Magnetism of two-dimensional honeycomb layered Na2Ni2TeO6 driven by intermediate Na-layer crystal structure

Abstract

The microscopic spin-spin correlations in the 2D layered spin-1 honeycomb lattice compound Na2Ni2TeO6 have been investigated by neutron diffraction and inelastic neutron scattering. The honeycomb lattice of spin-1 Ni2+ ions, within the crystallographic ab planes, are well separated along the c axis by an intermediate Na layer whose crystal structure contains chiral nuclear density distributions of Na ions. The chirality of the alternating Na layers is opposite. Such alternating chirality of the Na layer dictates the magnetic periodicity along the c axis where an up-up-down-down spin arrangement of the in-plane zigzag AFM structure is found.

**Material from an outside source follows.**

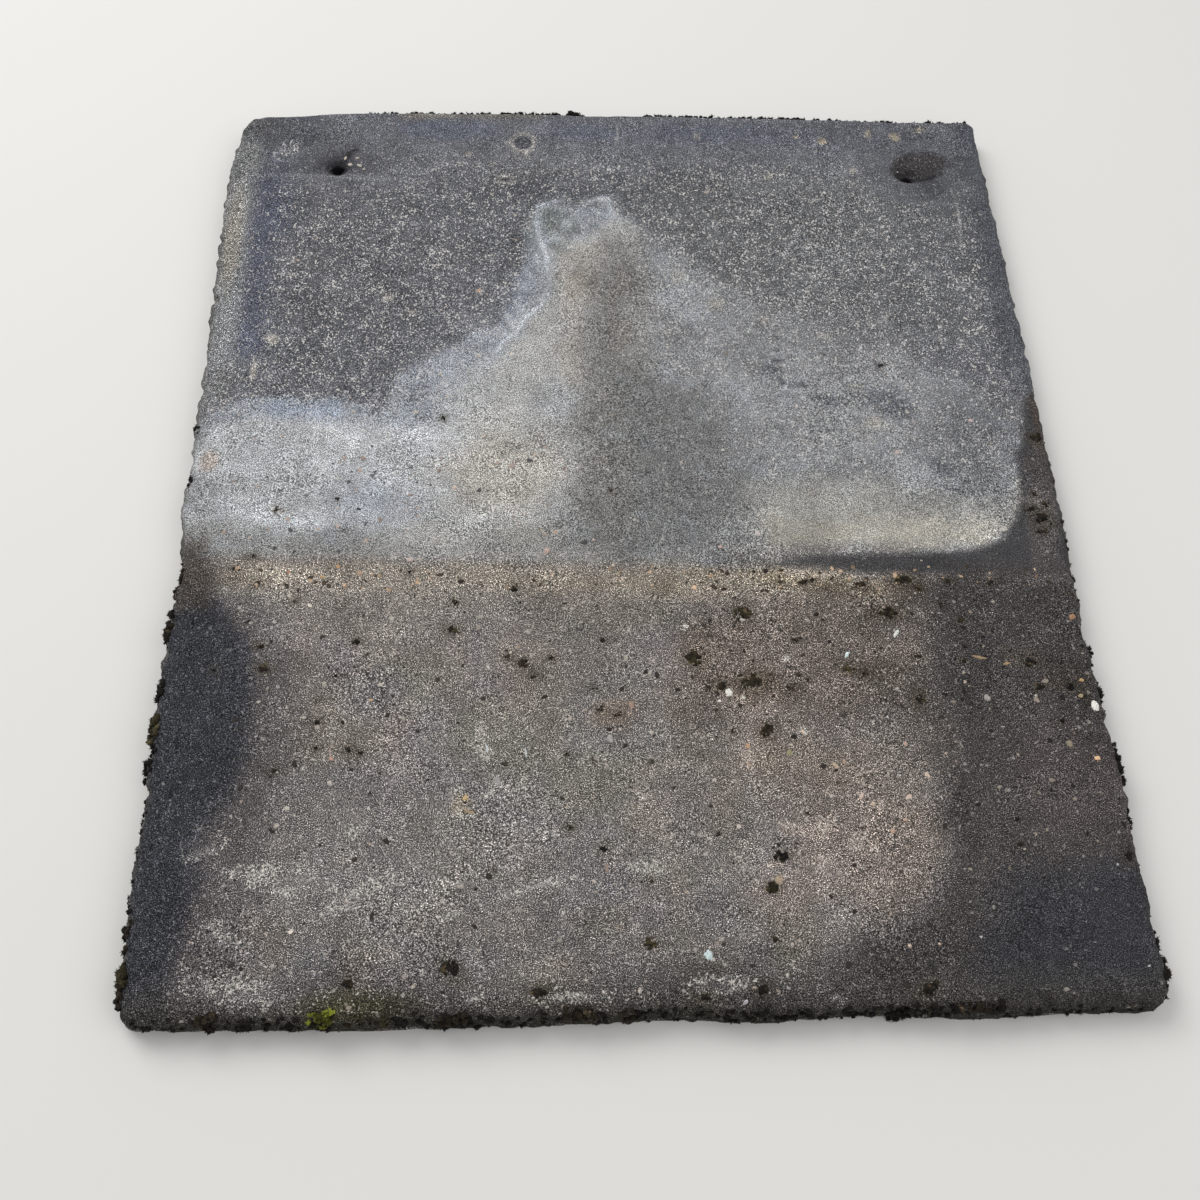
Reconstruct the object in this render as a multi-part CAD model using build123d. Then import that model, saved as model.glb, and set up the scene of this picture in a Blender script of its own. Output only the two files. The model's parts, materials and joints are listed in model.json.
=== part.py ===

Besides, the above described commensurate (CM) zigzag AFM order state is found to coexist with an incommensurate (ICM) AFM state below the TN ~ 27.5 K. The ICM state is found to appear at much higher temperature ~ 50 K and persists down to lowest measured temperature of 1.7 K. Our reverse Monte Carlo (RMC) analysis divulges a two dimensional (2D) magnetic correlations (within the ab plane) of the ICM AFM state over the entire temperature range 1.7-50 K. Further, the spin-Hamiltonian has been determined by carrying out inelastic neutron scattering experiments and subsequent linear spin-wave theory analysis which reveals the presence of competing inplane exchange interactions up to 3 rd nearest neighbours consistent with the zigzag AFM ground state, and weak interplanar interaction as well as a weak single-ion-anisotropy. The values of the exchange constants yield that Na2Ni2TeO6 is situated well inside the zigzag AFM phase (spans over a wide ranges of J2/J1 and J3/J1 values) in the theoretical phase diagram. The present study, thus, provides a detailed microscopic understanding of the magnetic correlations and divulges the intertwining magneto-structural correlations.